Paper long abstract:

> he moving body is constituted as a social, political and experiential phenomenon. Moving bodies are both represented as problems and solutions in public and political discourses. However, moving bodies are lived and expressive and challenge political ideas about them. The paper "try out" how the lived body; understood in its own right, as subjective and intersubjective and ambiguous, can contribute to knowledge production across political and disciplinary contexts. We use a dance and yoga context to challenge the view that bodied are defined and constructed as problematic. Through data from an experiential context of yoga and dance we regard the body weight, instability, senses and affects as productive meaning-making, ambiguous and affected by - and affect others with and through movement.
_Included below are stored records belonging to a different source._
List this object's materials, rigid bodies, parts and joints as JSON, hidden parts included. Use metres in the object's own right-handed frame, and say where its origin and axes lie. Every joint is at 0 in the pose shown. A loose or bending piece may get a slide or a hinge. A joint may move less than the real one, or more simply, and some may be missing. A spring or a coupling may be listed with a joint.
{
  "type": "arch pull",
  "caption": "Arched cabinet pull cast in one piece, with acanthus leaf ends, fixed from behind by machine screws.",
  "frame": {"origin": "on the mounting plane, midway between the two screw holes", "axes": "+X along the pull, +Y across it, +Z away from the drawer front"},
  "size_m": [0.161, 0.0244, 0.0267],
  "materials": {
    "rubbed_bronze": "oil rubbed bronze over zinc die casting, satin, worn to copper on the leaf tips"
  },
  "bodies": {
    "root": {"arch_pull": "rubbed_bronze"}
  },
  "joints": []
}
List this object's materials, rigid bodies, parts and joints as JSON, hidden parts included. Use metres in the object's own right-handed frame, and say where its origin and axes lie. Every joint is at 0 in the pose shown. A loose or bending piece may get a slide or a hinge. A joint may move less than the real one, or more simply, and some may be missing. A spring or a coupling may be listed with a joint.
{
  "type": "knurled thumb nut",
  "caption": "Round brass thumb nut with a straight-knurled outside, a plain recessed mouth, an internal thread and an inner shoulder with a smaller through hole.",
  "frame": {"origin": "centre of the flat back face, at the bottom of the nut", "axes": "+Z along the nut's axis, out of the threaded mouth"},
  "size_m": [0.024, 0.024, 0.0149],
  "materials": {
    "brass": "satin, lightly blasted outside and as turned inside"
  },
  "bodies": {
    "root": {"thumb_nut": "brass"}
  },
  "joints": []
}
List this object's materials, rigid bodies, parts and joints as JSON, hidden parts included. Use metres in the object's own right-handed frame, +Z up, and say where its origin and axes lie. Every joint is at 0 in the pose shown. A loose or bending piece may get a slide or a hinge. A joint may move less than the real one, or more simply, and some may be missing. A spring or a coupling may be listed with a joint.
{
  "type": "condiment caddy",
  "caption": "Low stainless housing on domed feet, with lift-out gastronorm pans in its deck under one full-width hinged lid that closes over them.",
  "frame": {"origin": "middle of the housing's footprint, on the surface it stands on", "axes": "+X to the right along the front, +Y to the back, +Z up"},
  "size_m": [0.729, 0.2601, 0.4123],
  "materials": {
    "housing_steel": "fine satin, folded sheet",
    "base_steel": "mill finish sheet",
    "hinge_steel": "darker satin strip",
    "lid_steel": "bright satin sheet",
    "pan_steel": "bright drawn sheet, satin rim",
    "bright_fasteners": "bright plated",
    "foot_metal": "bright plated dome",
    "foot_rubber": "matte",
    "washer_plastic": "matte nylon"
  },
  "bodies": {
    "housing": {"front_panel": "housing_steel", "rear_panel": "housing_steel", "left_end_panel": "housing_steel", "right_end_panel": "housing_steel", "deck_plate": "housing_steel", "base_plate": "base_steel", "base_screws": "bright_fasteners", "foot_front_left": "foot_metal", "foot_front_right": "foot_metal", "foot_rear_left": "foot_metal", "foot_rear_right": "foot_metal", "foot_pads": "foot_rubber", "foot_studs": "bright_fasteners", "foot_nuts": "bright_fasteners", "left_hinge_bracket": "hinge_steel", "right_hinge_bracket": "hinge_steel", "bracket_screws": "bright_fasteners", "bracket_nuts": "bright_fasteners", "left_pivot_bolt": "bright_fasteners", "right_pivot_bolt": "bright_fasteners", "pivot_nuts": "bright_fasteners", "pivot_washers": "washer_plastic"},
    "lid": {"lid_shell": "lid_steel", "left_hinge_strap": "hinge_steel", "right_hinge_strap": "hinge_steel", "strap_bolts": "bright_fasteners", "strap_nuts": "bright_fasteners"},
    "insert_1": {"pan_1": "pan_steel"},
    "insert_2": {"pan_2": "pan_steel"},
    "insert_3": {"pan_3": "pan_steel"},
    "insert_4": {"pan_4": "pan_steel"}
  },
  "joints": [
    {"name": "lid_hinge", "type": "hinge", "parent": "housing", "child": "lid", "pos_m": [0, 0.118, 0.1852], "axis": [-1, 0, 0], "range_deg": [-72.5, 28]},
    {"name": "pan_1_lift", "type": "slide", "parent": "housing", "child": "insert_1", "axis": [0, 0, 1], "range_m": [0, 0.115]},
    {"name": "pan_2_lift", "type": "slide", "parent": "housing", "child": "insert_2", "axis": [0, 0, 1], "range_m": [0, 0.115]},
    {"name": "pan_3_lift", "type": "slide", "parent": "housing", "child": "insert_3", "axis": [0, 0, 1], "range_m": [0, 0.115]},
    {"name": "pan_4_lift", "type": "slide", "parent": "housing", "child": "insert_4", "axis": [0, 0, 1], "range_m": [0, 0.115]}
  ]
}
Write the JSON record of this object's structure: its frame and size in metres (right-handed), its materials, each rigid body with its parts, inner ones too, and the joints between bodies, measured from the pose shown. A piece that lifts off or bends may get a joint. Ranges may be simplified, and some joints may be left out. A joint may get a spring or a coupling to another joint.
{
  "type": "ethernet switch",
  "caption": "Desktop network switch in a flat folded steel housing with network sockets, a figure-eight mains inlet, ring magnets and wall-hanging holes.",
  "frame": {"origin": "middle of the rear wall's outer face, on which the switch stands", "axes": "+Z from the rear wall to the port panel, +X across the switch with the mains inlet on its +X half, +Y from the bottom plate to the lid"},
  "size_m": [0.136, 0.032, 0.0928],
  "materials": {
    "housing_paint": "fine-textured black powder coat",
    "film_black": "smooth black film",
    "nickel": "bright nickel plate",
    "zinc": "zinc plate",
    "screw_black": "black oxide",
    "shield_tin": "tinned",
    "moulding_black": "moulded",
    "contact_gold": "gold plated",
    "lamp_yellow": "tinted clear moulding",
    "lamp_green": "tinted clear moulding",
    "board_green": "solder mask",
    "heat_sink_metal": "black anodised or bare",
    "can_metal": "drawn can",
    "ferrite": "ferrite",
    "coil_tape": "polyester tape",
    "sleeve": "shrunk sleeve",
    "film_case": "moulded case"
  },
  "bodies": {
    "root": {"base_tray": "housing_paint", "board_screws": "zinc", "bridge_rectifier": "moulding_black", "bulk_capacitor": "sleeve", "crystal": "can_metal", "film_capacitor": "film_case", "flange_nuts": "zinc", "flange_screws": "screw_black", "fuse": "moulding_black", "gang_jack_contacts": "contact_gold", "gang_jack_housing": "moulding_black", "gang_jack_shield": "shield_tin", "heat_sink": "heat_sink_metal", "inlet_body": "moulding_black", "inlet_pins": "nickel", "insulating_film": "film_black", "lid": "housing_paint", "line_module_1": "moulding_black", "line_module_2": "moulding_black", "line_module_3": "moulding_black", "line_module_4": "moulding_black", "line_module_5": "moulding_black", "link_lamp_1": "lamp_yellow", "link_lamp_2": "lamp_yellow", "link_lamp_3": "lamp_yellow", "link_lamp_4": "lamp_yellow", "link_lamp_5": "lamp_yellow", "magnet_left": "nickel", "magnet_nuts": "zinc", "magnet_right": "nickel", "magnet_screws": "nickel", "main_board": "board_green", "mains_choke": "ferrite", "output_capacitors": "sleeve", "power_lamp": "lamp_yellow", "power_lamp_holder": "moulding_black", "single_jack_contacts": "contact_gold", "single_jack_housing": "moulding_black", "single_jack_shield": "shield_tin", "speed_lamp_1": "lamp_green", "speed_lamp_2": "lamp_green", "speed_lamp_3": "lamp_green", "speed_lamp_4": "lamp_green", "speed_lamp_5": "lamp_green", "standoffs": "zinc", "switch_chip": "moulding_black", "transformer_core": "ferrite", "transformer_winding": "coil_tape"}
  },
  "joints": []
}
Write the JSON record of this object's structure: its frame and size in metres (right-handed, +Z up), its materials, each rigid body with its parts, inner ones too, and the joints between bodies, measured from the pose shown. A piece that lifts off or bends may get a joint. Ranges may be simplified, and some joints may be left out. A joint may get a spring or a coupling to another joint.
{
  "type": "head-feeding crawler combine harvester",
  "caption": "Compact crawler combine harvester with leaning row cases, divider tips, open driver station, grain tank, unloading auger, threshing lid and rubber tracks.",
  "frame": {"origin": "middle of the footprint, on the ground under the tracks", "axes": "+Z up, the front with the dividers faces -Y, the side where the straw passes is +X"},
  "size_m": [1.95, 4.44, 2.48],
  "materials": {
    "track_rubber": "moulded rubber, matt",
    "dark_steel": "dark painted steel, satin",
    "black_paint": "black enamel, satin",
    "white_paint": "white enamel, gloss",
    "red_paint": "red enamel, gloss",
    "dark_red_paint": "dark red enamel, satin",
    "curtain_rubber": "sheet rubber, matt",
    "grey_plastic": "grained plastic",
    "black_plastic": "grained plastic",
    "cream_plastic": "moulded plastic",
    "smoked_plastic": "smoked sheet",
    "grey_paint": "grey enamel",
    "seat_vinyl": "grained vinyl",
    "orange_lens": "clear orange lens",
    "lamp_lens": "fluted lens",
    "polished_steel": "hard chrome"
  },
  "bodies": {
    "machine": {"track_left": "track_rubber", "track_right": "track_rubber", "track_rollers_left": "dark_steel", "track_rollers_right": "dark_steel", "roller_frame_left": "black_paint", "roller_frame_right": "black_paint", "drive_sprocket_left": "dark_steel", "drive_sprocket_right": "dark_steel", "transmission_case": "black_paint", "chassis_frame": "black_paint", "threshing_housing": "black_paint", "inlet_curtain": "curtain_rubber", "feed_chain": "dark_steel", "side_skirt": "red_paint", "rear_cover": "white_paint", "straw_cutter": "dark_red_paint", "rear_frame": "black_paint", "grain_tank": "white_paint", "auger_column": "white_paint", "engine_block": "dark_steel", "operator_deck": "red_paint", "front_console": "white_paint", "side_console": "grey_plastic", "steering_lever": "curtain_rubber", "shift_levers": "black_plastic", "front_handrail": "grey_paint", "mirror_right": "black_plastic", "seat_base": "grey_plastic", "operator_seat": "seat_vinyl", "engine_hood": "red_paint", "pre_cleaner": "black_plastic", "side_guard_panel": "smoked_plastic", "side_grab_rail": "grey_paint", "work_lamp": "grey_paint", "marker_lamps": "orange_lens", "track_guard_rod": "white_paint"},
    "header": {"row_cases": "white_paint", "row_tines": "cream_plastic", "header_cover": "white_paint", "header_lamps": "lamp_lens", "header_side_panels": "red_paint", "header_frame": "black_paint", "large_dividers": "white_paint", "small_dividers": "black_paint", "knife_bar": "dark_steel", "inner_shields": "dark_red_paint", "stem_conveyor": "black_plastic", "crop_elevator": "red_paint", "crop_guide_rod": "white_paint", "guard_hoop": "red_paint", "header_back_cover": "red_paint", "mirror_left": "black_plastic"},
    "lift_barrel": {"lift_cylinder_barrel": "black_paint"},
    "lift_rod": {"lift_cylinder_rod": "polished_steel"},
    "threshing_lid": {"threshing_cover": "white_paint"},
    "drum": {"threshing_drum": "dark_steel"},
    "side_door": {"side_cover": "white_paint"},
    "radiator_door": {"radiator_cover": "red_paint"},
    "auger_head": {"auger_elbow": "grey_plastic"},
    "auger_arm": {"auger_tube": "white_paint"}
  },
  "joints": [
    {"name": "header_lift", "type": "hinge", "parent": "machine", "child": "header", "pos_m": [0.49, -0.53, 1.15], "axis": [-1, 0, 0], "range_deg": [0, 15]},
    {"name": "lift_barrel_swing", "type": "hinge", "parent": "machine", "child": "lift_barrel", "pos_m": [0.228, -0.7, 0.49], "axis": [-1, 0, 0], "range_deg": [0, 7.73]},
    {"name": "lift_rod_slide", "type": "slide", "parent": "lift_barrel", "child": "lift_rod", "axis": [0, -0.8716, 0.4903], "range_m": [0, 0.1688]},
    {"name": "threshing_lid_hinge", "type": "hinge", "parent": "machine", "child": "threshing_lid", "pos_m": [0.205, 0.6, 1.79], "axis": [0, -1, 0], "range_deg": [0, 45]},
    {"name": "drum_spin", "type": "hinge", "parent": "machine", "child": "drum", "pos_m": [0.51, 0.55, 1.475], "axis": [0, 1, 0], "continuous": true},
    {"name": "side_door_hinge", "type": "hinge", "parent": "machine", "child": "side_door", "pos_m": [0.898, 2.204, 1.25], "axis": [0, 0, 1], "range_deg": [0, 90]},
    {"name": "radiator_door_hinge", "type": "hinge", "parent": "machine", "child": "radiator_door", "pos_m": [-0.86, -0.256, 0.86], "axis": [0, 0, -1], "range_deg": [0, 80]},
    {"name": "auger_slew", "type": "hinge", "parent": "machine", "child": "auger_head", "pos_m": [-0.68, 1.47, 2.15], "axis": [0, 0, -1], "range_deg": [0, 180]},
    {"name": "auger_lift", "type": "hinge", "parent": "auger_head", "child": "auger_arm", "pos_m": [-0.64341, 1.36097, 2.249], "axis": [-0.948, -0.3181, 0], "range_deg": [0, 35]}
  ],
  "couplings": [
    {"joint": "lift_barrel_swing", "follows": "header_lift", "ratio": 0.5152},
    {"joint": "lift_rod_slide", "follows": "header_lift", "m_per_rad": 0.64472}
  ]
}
Bodily affectivity operate in the practice and need to be regarded as more than body image and exercise used as solutions to health issues. We give attention towards lived experience, proprioceptive senses and intensities of affect that might enhance increased vitalities, joy and belonging. Based on an analysis of these ambiguities, the paper address how theoretical and methodological creativity can contribute to grasp and challenge the complexities of moving lived bodies in the context of yoga and dance. The paper reflect also how our findings can contribute with knowledge of the lived body to other fields and subjects.